◆ **Record excerpts**
+++++

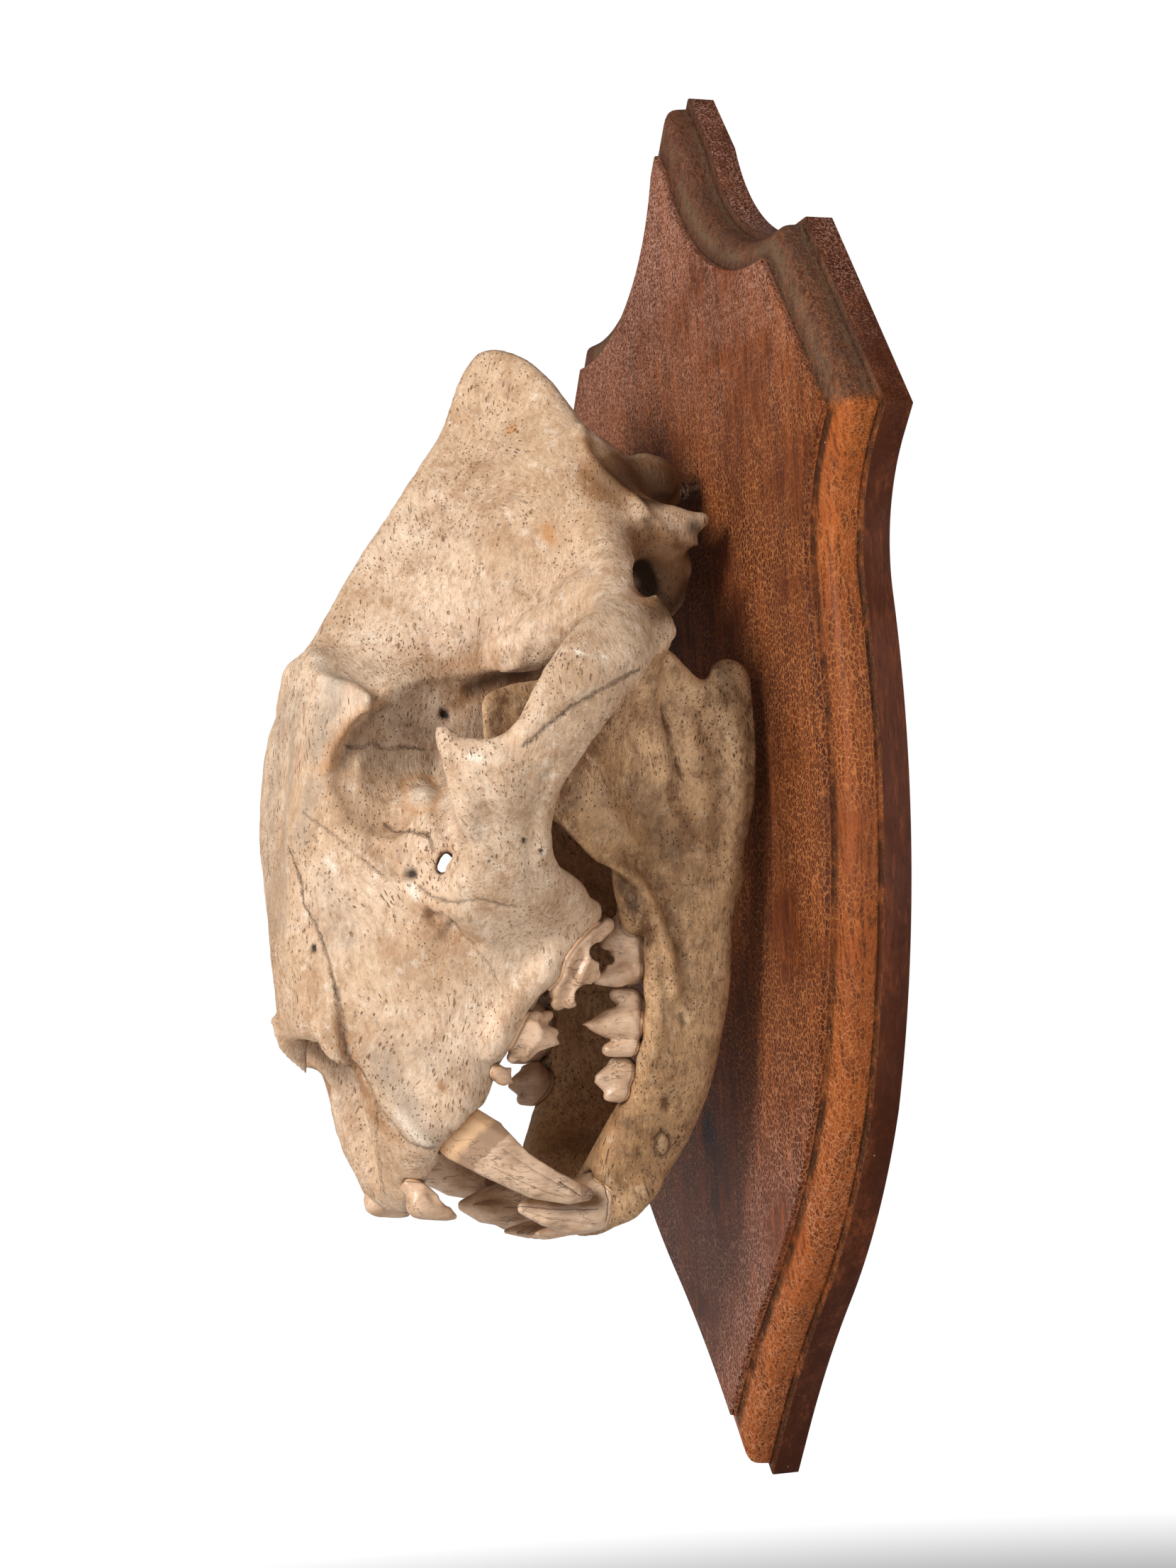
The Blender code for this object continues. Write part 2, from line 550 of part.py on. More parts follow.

+++++

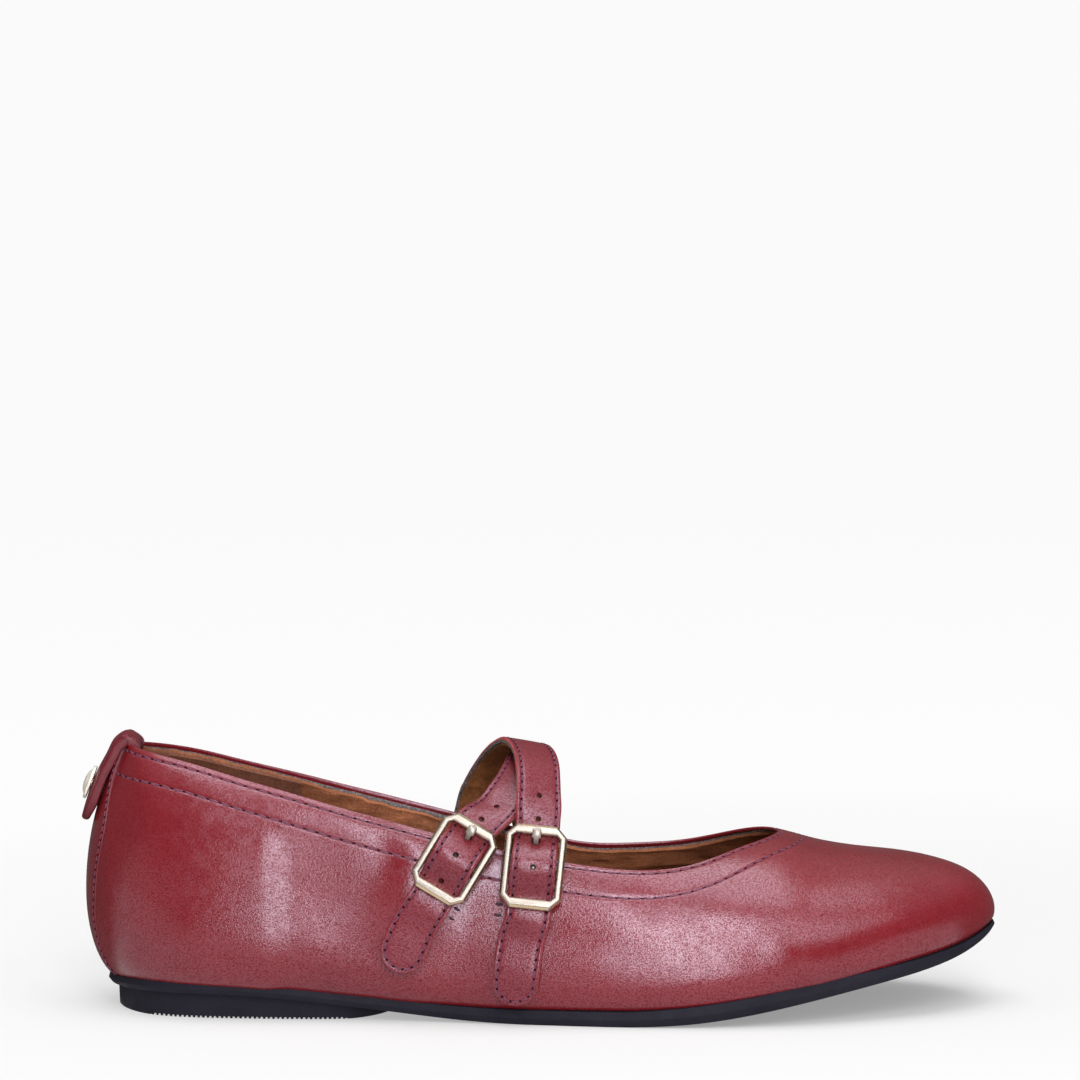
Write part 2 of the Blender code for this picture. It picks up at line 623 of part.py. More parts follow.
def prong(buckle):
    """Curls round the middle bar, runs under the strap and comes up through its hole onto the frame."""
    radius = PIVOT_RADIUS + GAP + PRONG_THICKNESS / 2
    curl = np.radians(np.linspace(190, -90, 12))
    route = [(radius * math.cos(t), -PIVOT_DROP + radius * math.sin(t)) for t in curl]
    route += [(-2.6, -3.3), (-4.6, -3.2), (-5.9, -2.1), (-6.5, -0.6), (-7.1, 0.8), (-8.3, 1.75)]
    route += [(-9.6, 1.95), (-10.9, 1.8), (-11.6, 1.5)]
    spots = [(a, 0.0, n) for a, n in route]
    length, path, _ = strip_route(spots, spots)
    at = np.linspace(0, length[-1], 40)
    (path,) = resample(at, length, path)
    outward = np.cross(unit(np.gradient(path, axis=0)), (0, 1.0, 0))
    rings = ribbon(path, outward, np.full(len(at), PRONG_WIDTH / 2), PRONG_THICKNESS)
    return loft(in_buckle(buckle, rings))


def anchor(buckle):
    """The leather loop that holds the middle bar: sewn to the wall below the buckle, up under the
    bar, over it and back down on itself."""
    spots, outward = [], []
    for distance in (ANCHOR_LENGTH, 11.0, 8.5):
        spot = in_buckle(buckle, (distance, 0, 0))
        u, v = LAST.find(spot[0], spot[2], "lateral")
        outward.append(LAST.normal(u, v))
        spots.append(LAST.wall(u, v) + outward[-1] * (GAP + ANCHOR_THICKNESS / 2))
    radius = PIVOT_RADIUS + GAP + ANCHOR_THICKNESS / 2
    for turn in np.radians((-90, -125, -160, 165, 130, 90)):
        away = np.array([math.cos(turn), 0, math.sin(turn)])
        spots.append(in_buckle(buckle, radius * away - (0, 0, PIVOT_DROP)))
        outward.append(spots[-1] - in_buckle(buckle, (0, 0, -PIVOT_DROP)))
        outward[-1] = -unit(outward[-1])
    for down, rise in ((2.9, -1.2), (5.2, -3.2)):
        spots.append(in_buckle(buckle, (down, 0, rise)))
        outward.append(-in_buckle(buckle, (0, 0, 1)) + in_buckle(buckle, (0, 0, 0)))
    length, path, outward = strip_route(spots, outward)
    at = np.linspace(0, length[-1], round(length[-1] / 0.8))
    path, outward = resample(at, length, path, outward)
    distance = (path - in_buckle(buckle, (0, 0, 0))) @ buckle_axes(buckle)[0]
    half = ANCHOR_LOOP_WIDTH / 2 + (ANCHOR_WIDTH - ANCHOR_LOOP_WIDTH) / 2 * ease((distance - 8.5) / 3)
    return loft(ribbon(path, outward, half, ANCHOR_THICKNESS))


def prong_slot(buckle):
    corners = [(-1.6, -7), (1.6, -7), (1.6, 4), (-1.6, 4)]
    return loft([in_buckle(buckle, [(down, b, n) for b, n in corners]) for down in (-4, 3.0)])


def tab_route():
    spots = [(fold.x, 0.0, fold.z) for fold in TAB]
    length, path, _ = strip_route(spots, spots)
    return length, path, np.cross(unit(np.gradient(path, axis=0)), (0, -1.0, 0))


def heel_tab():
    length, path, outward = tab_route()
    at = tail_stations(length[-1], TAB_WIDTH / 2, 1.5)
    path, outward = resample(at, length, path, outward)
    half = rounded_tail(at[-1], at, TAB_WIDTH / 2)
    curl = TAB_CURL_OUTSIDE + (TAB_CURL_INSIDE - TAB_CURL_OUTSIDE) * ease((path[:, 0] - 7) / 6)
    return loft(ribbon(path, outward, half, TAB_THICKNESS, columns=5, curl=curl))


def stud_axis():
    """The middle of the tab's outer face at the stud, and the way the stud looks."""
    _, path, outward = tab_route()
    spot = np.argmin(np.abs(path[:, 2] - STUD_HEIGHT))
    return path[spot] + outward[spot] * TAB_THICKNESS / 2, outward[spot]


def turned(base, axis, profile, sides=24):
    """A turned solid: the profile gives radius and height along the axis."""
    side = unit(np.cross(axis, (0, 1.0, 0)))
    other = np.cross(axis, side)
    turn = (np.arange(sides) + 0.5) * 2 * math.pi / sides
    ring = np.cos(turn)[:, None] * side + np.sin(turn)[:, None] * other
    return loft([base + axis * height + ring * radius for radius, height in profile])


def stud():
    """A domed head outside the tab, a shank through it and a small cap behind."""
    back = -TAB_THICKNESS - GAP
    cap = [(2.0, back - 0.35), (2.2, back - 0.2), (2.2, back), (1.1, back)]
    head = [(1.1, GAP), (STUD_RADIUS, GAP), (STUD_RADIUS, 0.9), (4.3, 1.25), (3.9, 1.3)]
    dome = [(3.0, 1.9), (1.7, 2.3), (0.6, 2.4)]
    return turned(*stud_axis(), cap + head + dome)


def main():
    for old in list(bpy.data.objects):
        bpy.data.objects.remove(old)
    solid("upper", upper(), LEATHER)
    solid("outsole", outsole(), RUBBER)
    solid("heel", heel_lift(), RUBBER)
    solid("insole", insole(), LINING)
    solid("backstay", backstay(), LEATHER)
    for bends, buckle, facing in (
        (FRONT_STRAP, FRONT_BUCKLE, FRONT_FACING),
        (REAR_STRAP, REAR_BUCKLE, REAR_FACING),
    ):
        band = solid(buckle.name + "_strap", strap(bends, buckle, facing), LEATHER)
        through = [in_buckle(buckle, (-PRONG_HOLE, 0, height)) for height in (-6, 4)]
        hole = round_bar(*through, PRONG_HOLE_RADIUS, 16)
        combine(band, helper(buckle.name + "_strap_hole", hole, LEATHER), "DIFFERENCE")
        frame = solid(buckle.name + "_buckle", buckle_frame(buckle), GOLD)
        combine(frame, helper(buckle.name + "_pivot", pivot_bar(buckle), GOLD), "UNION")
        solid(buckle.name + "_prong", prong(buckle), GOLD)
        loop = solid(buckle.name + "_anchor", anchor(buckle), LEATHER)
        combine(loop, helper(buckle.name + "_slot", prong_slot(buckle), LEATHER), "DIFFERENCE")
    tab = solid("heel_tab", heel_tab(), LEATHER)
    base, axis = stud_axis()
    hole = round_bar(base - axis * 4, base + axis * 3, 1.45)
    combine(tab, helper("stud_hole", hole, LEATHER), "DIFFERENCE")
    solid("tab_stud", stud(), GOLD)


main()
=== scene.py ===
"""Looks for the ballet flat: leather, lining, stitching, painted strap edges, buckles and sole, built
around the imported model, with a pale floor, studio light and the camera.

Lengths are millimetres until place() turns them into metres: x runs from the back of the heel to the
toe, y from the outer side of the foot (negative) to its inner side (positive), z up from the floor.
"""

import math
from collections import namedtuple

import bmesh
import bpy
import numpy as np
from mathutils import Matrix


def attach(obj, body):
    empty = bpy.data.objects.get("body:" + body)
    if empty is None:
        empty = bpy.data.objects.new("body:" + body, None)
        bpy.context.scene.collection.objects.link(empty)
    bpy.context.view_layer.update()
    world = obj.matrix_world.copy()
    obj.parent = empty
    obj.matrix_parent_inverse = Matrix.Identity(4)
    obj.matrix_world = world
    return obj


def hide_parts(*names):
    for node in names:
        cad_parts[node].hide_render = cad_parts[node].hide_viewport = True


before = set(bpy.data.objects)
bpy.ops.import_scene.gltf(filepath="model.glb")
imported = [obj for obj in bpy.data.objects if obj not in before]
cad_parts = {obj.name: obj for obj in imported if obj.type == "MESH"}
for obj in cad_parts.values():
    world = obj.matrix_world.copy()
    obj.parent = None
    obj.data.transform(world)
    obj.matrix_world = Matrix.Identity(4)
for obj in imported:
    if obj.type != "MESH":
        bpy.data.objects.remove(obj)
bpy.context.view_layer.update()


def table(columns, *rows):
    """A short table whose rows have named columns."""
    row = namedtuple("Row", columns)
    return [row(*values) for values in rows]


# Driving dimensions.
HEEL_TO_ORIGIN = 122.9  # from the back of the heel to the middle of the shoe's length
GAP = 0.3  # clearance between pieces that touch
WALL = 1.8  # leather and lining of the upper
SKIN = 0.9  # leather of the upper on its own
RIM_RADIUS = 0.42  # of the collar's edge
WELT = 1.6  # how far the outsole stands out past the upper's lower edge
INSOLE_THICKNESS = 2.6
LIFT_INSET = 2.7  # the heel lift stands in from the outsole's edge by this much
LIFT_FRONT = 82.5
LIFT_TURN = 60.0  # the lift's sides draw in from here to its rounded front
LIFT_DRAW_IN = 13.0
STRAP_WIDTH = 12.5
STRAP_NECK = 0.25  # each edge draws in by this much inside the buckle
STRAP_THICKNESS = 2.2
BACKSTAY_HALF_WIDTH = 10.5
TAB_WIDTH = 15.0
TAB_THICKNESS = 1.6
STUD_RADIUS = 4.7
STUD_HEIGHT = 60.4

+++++

◆ **Problem requirements**
From the entries above, extract only the lines running from the one containing "bpy.context.scene.collection.objects.link(empty)" through the one containing "return [row(*values) for values in rows]", inclusive.

◆ **Answer in full**
        bpy.context.scene.collection.objects.link(empty)
    bpy.context.view_layer.update()
    world = obj.matrix_world.copy()
    obj.parent = empty
    obj.matrix_parent_inverse = Matrix.Identity(4)
    obj.matrix_world = world
    return obj


def hide_parts(*names):
    for node in names:
        cad_parts[node].hide_render = cad_parts[node].hide_viewport = True


before = set(bpy.data.objects)
bpy.ops.import_scene.gltf(filepath="model.glb")
imported = [obj for obj in bpy.data.objects if obj not in before]
cad_parts = {obj.name: obj for obj in imported if obj.type == "MESH"}
for obj in cad_parts.values():
    world = obj.matrix_world.copy()
    obj.parent = None
    obj.data.transform(world)
    obj.matrix_world = Matrix.Identity(4)
for obj in imported:
    if obj.type != "MESH":
        bpy.data.objects.remove(obj)
bpy.context.view_layer.update()


def table(columns, *rows):
    """A short table whose rows have named columns."""
    row = namedtuple("Row", columns)
    return [row(*values) for values in rows]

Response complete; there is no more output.